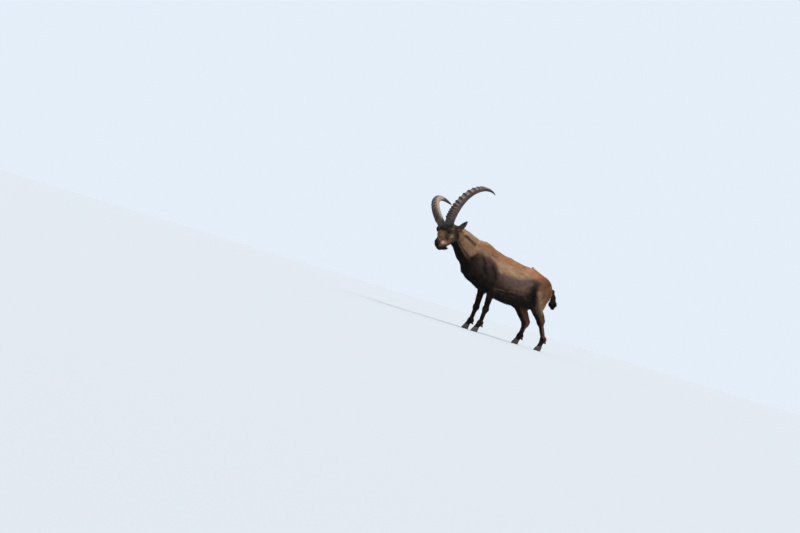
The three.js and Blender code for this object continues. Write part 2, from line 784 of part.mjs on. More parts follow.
const ibex = new THREE.Group();
ibex.name = "alpine_ibex";
function colourOf(name) {
  const word = Object.keys(COLOURS).find((key) => name.includes(key));
  return COLOURS[word] ?? COLOURS.flank;
}
for (const [name, solid] of Object.entries(pieces)) {
  const material = new THREE.MeshStandardMaterial({
    color: colourOf(name),
    roughness: name.includes("eye") ? 0.2 : 0.9,
    metalness: 0,
  });
  const mesh = new THREE.Mesh(toGeometry(solid), material);
  mesh.name = name;
  ibex.add(mesh);
}

// The origin is on the floor, under the middle of the whole animal
const whole = new THREE.Box3().setFromObject(ibex);
const centre = whole.getCenter(new THREE.Vector3());
ibex.position.set(-centre.x, -centre.y, -whole.min.z);

export default ibex;
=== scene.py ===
"""A life-size alpine ibex: one skin with its coat, horns, eyes and hooves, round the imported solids.

Lengths are millimetres in the design frame, whose origin is on the floor under the trunk: the
animal faces -X and its left side is towards -Y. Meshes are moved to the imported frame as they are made.
"""

import math

import bmesh
import bpy
import numpy as np
from mathutils import Matrix, Vector


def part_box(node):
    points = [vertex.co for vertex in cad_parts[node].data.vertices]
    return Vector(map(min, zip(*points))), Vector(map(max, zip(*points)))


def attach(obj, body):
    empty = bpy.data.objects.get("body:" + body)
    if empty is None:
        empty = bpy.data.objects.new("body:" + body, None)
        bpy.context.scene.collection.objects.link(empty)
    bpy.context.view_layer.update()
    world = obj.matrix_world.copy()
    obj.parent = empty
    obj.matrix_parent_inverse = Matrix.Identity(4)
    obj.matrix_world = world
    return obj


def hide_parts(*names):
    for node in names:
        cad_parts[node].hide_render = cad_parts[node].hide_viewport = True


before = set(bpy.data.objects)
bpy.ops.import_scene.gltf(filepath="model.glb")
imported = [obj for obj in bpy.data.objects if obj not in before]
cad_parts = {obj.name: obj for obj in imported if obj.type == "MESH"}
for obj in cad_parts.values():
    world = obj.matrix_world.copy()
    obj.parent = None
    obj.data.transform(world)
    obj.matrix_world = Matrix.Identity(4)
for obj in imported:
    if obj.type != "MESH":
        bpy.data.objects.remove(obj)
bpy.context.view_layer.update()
rng = np.random.default_rng(11)

# The barrel of the body, in stations from chest to rump: place along X, back, belly, half width
BARREL = [
    [-440, 730, 590, 40],
    [-405, 850, 522, 104],
    [-335, 893, 476, 138],
    [-262, 880, 438, 150],
    [-195, 852, 410, 155],
    [-85, 822, 374, 162],
    [30, 801, 354, 165],
    [140, 780, 358, 158],
    [225, 775, 394, 146],
    [310, 748, 438, 132],
    [375, 711, 474, 116],
    [430, 668, 512, 92],
    [474, 618, 560, 30],
]
# How square the barrel is in section, and how much narrower it is along the back
BARREL_POWER = 2.25
RIDGE = 0.16

# Where the head is and how it is held
HEAD_AT = np.array([-701.0, -55.0, 938.0])
HEAD_TURN = 47.4
HEAD_DROP = 27.2
HEAD_TILT = 21.7

# Horns, in the head's own directions: forward, left, up
HORN_LENGTH = 700
HORN_ROOT = [67, 50, 37]
HORN_SPLAY = 23.3
HORN_SWEEP = 21.5
HORN_START = 20.9
HORN_BEND = [64, 55.9, 103.4]
HORN_DEPTH = 49
HORN_WIDTH = 37
HORN_INSIDE = 44
KNOB_FIRST = 0.07
KNOB_HEIGHT = 0.22

# Eyes and ears
EYE_AT = np.array([98.0, 66.0, -35.0])
EYE_RADIUS = 16.5
EAR_ROOT = [-12, 64, -60]
EAR_WAY = [-0.48, 0.78, 0.4]
EAR_LENGTH = 122
EAR_WIDTH = 26
EAR_THICK = 5

# Legs: how far out each stands, and the middle of each joint seen from the side, as places (x, z)
JOINTS = ("top", "bend", "mid", "low", "foot")
LEG_TABLE = {
    "foreleg_left": (-92, (-160, 560), (-130, 500), (-128, 248), (-142, 100), (-166, 46)),
    "foreleg_right": (92, (-215, 560), (-192, 492), (-195, 242), (-210, 98), (-234, 46)),
    "hindleg_left": (-88, (335, 620), (300, 462), (440, 286), (516, 124), (498, 46)),
    "hindleg_right": (88, (320, 600), (186, 418), (332, 230), (316, 94), (294, 46)),
}
LEGS = {name: dict(zip(("y", *JOINTS), row)) for name, row in LEG_TABLE.items()}
CLAW_LENGTH = 66
CLAW_WIDTH = 25
CLAW_HEIGHT = 50
CLAW_SPREAD = 15.5
CLAW_AHEAD = 12

TAIL_LINE = [(445, 0, 622), (480, 0, 606), (508, 0, 560), (521, 0, 502), (531, 0, 458)]
TAIL_SIZE = [30, 26, 25, 34, 22]
SIDES = (("left", 1), ("right", -1))


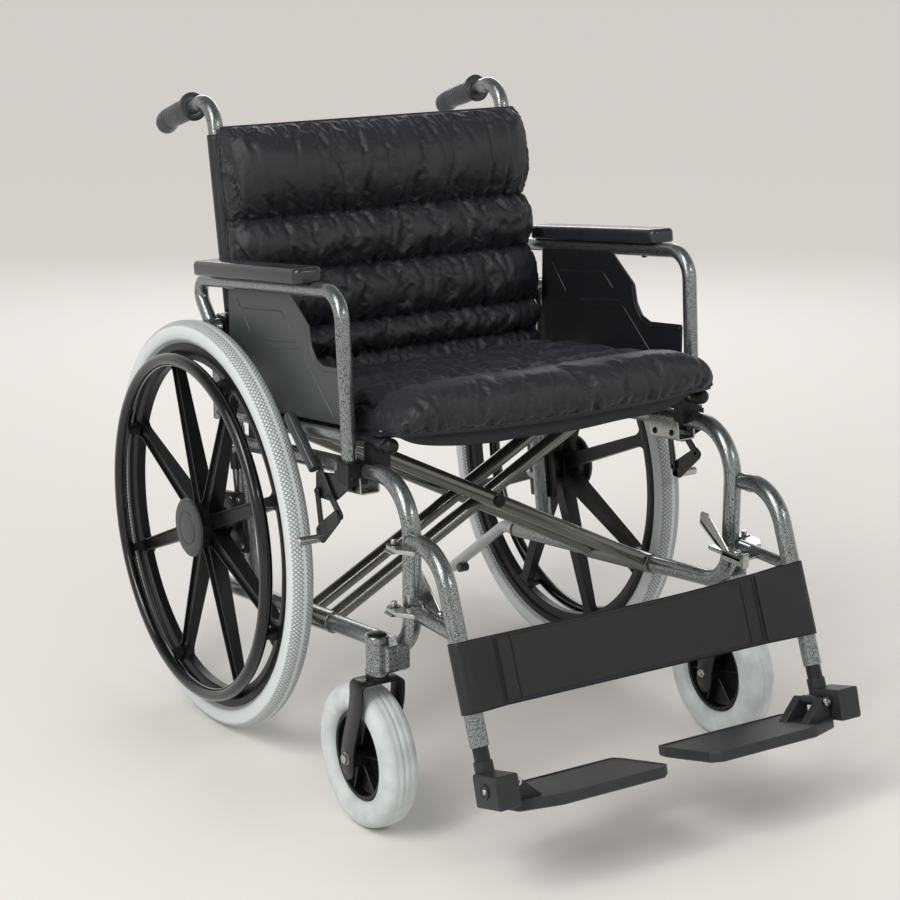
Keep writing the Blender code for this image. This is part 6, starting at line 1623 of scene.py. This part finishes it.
##############################
Reproduce the records above exactly, from the first line through the line containing "obj.parent = empty", and output nothing else.

→ Solution to the exercise
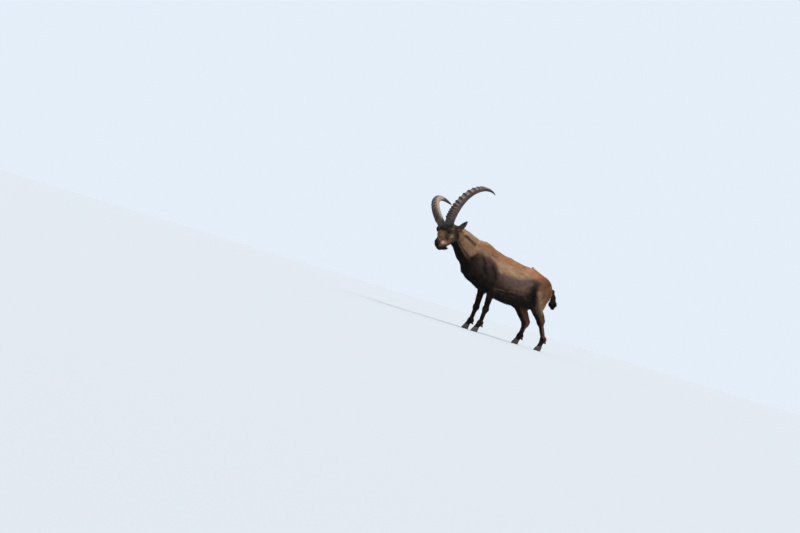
The three.js and Blender code for this object continues. Write part 2, from line 784 of part.mjs on. More parts follow.
const ibex = new THREE.Group();
ibex.name = "alpine_ibex";
function colourOf(name) {
  const word = Object.keys(COLOURS).find((key) => name.includes(key));
  return COLOURS[word] ?? COLOURS.flank;
}
for (const [name, solid] of Object.entries(pieces)) {
  const material = new THREE.MeshStandardMaterial({
    color: colourOf(name),
    roughness: name.includes("eye") ? 0.2 : 0.9,
    metalness: 0,
  });
  const mesh = new THREE.Mesh(toGeometry(solid), material);
  mesh.name = name;
  ibex.add(mesh);
}

// The origin is on the floor, under the middle of the whole animal
const whole = new THREE.Box3().setFromObject(ibex);
const centre = whole.getCenter(new THREE.Vector3());
ibex.position.set(-centre.x, -centre.y, -whole.min.z);

export default ibex;
=== scene.py ===
"""A life-size alpine ibex: one skin with its coat, horns, eyes and hooves, round the imported solids.

Lengths are millimetres in the design frame, whose origin is on the floor under the trunk: the
animal faces -X and its left side is towards -Y. Meshes are moved to the imported frame as they are made.
"""

import math

import bmesh
import bpy
import numpy as np
from mathutils import Matrix, Vector


def part_box(node):
    points = [vertex.co for vertex in cad_parts[node].data.vertices]
    return Vector(map(min, zip(*points))), Vector(map(max, zip(*points)))


def attach(obj, body):
    empty = bpy.data.objects.get("body:" + body)
    if empty is None:
        empty = bpy.data.objects.new("body:" + body, None)
        bpy.context.scene.collection.objects.link(empty)
    bpy.context.view_layer.update()
    world = obj.matrix_world.copy()
    obj.parent = empty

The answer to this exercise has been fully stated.